29.  Outre l'application de l'article L.O. 136-1 du code électoral (paragraphe 26 ci-dessus), l'élection d'un membre du Parlement peut être contestée devant le Conseil constitutionnel durant les dix jours qui suivent la proclamation des résultats du scrutin, par requête écrite de toute personne inscrite sur les listes électorales de la circonscription dans laquelle il a été procédé à l'élection ainsi que par toute personne ayant fait acte de candidature (articles 33–34 de l'ordonnance et 1er du règlement intérieur du 31 mai 1959 modifié par les décisions du Conseil constitutionnel des 5 mars 1986, 24 novembre 1987 et 9 juillet 1991 – « le règlement »).

30.  Dès réception d'une requête, le président en confie l'examen à l'une des sections afin qu'elle en assure l'instruction, et désigne un rapporteur qui peut être choisi parmi les rapporteurs adjoints (articles 37–38 de l'ordonnance).
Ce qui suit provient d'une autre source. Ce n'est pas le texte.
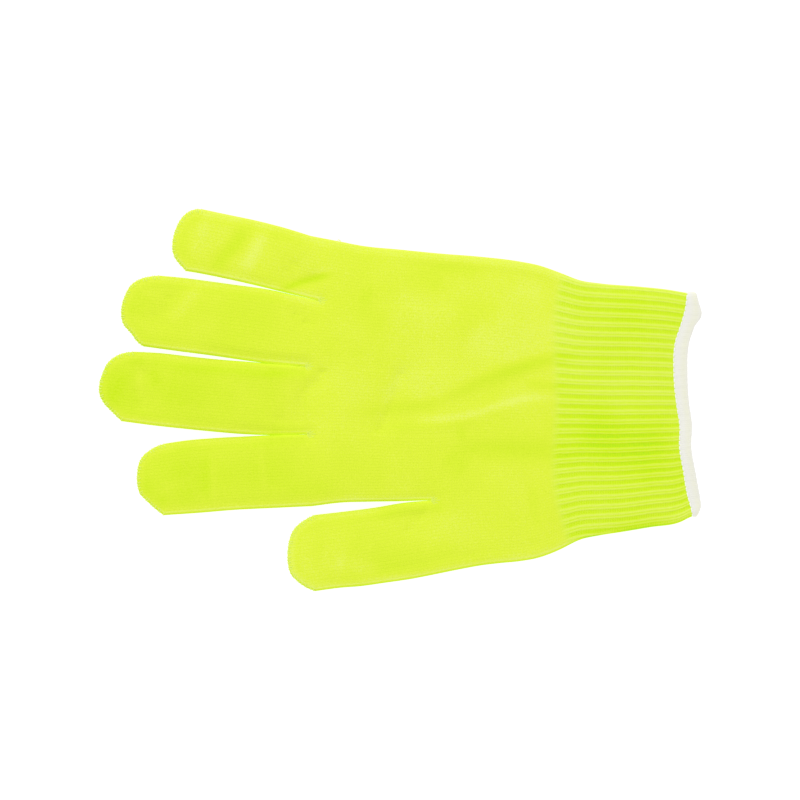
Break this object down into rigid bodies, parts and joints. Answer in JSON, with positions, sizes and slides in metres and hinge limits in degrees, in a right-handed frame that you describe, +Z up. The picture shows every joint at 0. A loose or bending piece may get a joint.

Lorsque la requête n'est pas déclarée irrecevable ou manifestement mal fondée (article 38 de l'ordonnance), avis est donné au membre du Parlement dont l'élection est contestée, ainsi que, le cas échéant, à son remplaçant ; ceux-ci peuvent désigner la personne de leur choix pour les représenter et les assister dans les différents actes de la procédure. La section leur impartit un délai pour prendre connaissance de la requête et des pièces au secrétariat du Conseil et produire leurs observations écrites (articles 39 de l'ordonnance et 9 du règlement).

Lorsque l'affaire est en état d'être jugée, la section entend le rapporteur. Dans son rapport, celui-ci expose les éléments de fait et de droit du dossier et présente un projet de décision (article 13 du règlement). La section délibère sur les propositions du rapporteur et porte l'affaire devant le Conseil, en vue de son jugement au fond (article 14 du règlement).

L'inscription d'une affaire à l'ordre du jour du conseil est décidée par le président du Conseil constitutionnel. Les séances du Conseil constitutionnel ne sont pas publiques et ce n'est que depuis la décision du Conseil constitutionnel du 28 juin 1995 modifiant le règlement que les requérants et les parlementaires dont l'élection est en cause peuvent demander à y être entendus. Le secrétaire général et le rapporteur de l'affaire assistent aux délibérations du Conseil. Le rapporteur met en forme la décision résultant de ces délibérations (article 17 du règlement).

 

31.  Le Conseil constitutionnel statue par une décision motivée, laquelle mentionne les membres qui ont siégé à la séance au cours de laquelle elle a été prise et est signée par le président, le secrétaire général et le rapporteur (articles 40 de l'ordonnance et 18 du règlement). Elle est publiée au Journal officiel de la République française (article 18 du règlement).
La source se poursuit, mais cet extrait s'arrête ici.